Cooking can be an unexpectedly fraught discussion topic, as Mary Berry discovered to her detriment this week when she committed the crime of adding white wine instead of red to a classic ragu bolognese (which is perfectly acceptable according to an Italian ex, and a crime against humanity according to pastamonger Antonio Carluccio). Witnessing Berry’s act of madness, people who know nothing about cooking went nuts, to the point where it made the front page of the Daily Mail. Berry’s suggestion to add double cream also caused a stink – despite other Italian chefs doing the same.

Poor Jamie Oliver knows the feeling well. He is always getting a kicking for his open-minded approach to recipes, most recently for his paella, which was declared an “abomination” for containing both chicken and chorizo (there actually exists a Valencian authentic paella movement called Wikipaella). Of course, as he once said in a rant about food fascism, maintaining regional food traditions is important, but not at the expense of all creativity and innovation. Italians are particularly rigid about their recipes (my friend Michele almost wept real tears when he saw that British restaurants often add cream to carbonara). Oliver declared them “stubborn fuckers”.

They are – and if you have Italian friends, ruining their grandmothers’ recipes is the perfect way of trolling them. A Hawaiian pizza is – much as it was for the Icelandic president who declared he would ban it – enough to give them an aneurism. I once horrified the aforementioned ex by ordering pineapple on pizza in a restaurant in Milan (the chef opened a tin intended for the dessert especially). Watching his face was almost as amusing as ordering a cappuccino after noon or demanding “a panini” in front of him.

Italian food is delicious, and I have had some of the best meals of my life while living in Italy, but the country’s uncompromising attitude can suck some of the joy out of cooking. The attitude to “ethnic food” is particularly troublesome – in 2009, the cities of Lucca and Milan introduced a ban on foreign food outlets. How dreary, not to mention racist. Though tasty, the homogeneity of Italian food can be boring, and by the time I came home, I was desperate for some spice.

One of the wonderful things about Britain is our culinary variety and adventurousness, and it is one of the things that you miss most when abroad. I feel immensely privileged to have access to cuisines originating from all over the world, and am saddened by the devastating impact of immigration rules on curry houses particularly (two or three are closing a week). Cooking and eating are two of the great inclusive activities. I suspect that some of the pedantry on recipe websites is a result of that; it comes from a desire to participate, to be included.

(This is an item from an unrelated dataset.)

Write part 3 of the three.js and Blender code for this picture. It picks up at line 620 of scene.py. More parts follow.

Food is also a crucial part of our own personal history: to this day, I cannot eat a pork chop, because they remind me of the poverty of my childhood, the dry, cloying meat catching in my throat like shame. My mum’s Sunday roast is a comfort and a symbol of how hard she fought for us as a family. A handwritten recipe discovered after a bereavement can be enough to move a son or daughter to tears with the memory of family dinners that they will never be able to eat together again. Apple puree, meanwhile, brings back memories of my Mamushka, who made it from the apples in her garden. I have a mental picture of my other grandmother drinking the “blood” from roast beef with a spoon, an act that reminds her of her war childhood in Hartlepool. I hope to pass down her delicious steamed chicken to my own children one day.

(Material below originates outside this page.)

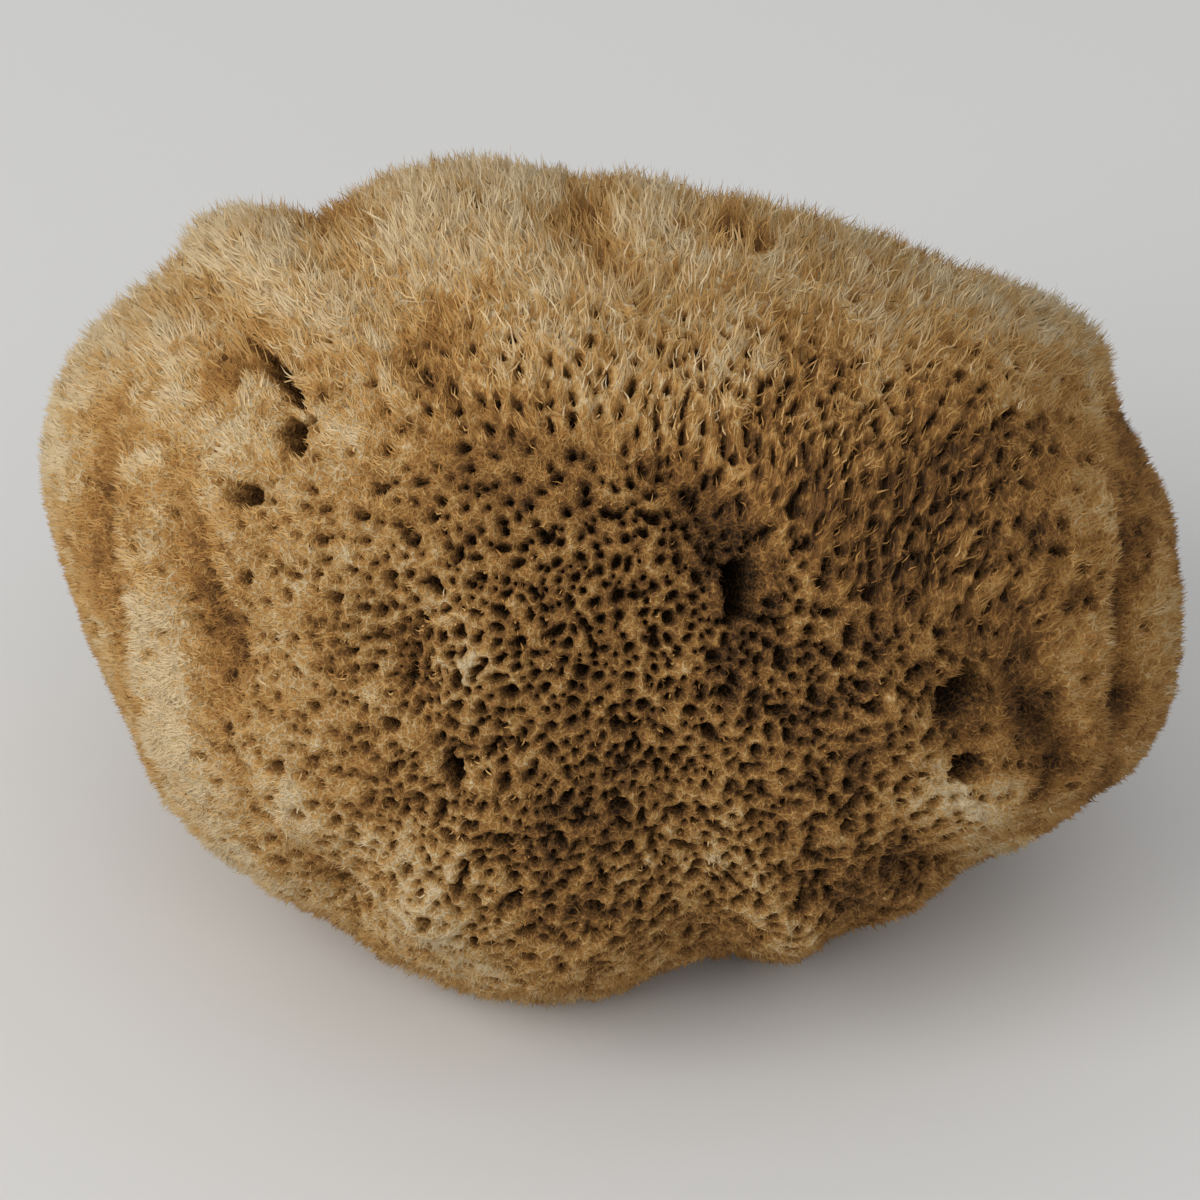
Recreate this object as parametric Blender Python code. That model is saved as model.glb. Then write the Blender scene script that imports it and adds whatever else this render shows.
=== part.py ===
"""A natural bath sponge, cut flat at its base: one lumpy solid with folds, hollows and pores."""
import math
import random

import bmesh
import bpy
import numpy as np
from mathutils import Vector, noise
from mathutils.geometry import delaunay_2d_cdt

MM = 0.001

# The sponge is drawn as it is seen in its main view, which looks down at it from the front.
# Every place below is (right, up) from the middle of that view, in millimetres.
MAIN_VIEW_TILT = math.radians(35)
RIGHT = np.array((1.0, 0.0, 0.0))
UP = np.array((0.0, math.sin(MAIN_VIEW_TILT), math.cos(MAIN_VIEW_TILT)))
OUT = np.array((0.0, -math.cos(MAIN_VIEW_TILT), math.sin(MAIN_VIEW_TILT)))
FACE, BACK = 1, -1

# Driving sizes
FACE_DEPTH = 47.0
BACK_DEPTH = 52.0
ROUNDNESS = 2.3
MIDDLE_HEIGHT = 42.5
RIM_REACH = 0.985
SOFTENED_BY = 0.55
SOFTENING = np.radians((-32, -22, -11, 0, 11, 22, 32))

# The outline in the main view, anticlockwise from the right
OUTLINE = (
    (70, 0), (68, 12), (62.5, 21), (61.5, 30), (53, 35.5), (44.5, 38), (34.5, 41.5), (25, 44),
    (12, 48), (1, 51), (-4, 50), (-10, 51.5), (-20, 51.5), (-28, 50), (-33.5, 46.5), (-38, 44),
    (-45, 46), (-50.5, 44.5), (-53.5, 38.5), (-61, 33), (-67, 26), (-70, 13), (-68, 0),
    (-63.5, -11), (-58, -21), (-54.5, -28), (-44, -37), (-35, -42), (-28, -47.5), (-18, -51),
    (-7, -52.5), (1, -51), (8, -48), (16, -46.5), (23, -48.5), (29, -44.5), (38, -42), (43, -36.5),
    (54, -31), (64, -23), (69, -12),
)

# Rounded lobes: place, side, width, height. A negative height is a hollow.
LOBES = (
    # the fuzzy crown
    ((-22, 42), FACE, 10, 2.0), ((14, 40), FACE, 13, 1.8), ((-4, 44), FACE, 5, -2.4),
    ((-46, 40), FACE, 6, 1.6), ((-34, 33), FACE, 7, -1.6), ((42, 28), FACE, 12, 1.6),
    ((-6, 26), FACE, 9, 1.0), ((24, 27), FACE, 7, -1.2), ((-20, 29), FACE, 6, -1.0),
    # the left side
    ((-57, 4), FACE, 7, 1.6), ((-50, -20), FACE, 7, 2.0), ((-46, -9), FACE, 5, -2.8),
    ((-38, -28), FACE, 7, 2.4), ((-32, -39), FACE, 4, -5.0), ((-22, -38), FACE, 7, 3.4),
    # the porous front
    ((-5, -46), FACE, 8, 1.6), ((9, -43), FACE, 5, -2.2), ((23, -42), FACE, 5, 2.6),
    ((-25, -8), FACE, 6, -2.8), ((-16, -12), FACE, 5, 1.8), ((3, -18), FACE, 12, -1.4),
    ((-16, 12), FACE, 14, 1.4), ((20, 14), FACE, 12, 1.4), ((12, 5), FACE, 6, -2.4),
    # the right side
    ((43, -26), FACE, 8, 4.4), ((38, -38), FACE, 4, -4.2), ((33, -14), FACE, 6, 1.8),
    ((51, 12), FACE, 11, 1.6), ((66, -4), FACE, 6, 1.4),
    # behind
    ((-34, 34), BACK, 13, 2.8), ((20, 34), BACK, 12, 3.0), ((-6, 40), BACK, 7, -2.0),
    ((-50, 8), BACK, 11, 2.4), ((50, 8), BACK, 12, 2.6), ((-4, 18), BACK, 9, -1.8),
    ((-24, 14), BACK, 9, 2.4), ((32, 16), BACK, 7, -2.0), ((12, 4), BACK, 11, 2.2),
    ((-38, -4), BACK, 8, -2.2), ((-58, 24), BACK, 6, -1.8), ((4, 28), BACK, 7, 1.4),
)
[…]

Our attachment to such recipes is so strong because the senses that are awoken in the process of cooking and eating are some of the most evocative. This link to family is largely why the Italians are so sentimental and possessive about cooking; this is the way their nonna or their mama did it, and it must stay that way. Such sentiments are touching, but they ignore the fact that plenty of mothers and grandmothers are terrible cooks.

As powerful as food memories can be, when it comes to cooking I will always side with those who promote creativity. Food is too crucial and enjoyable a part of life to be viewed with the dispassion of a mathematical equation. If Berry puts white wine in her ragu, why not try it? But there are limits. Sainsbury’s “little twists” advertising campaign, which suggested adding instant coffee to spag bol and soy sauce to tomato and basil penne, remains a gastronomic crime. I’m all for inventiveness, but I’m not an animal.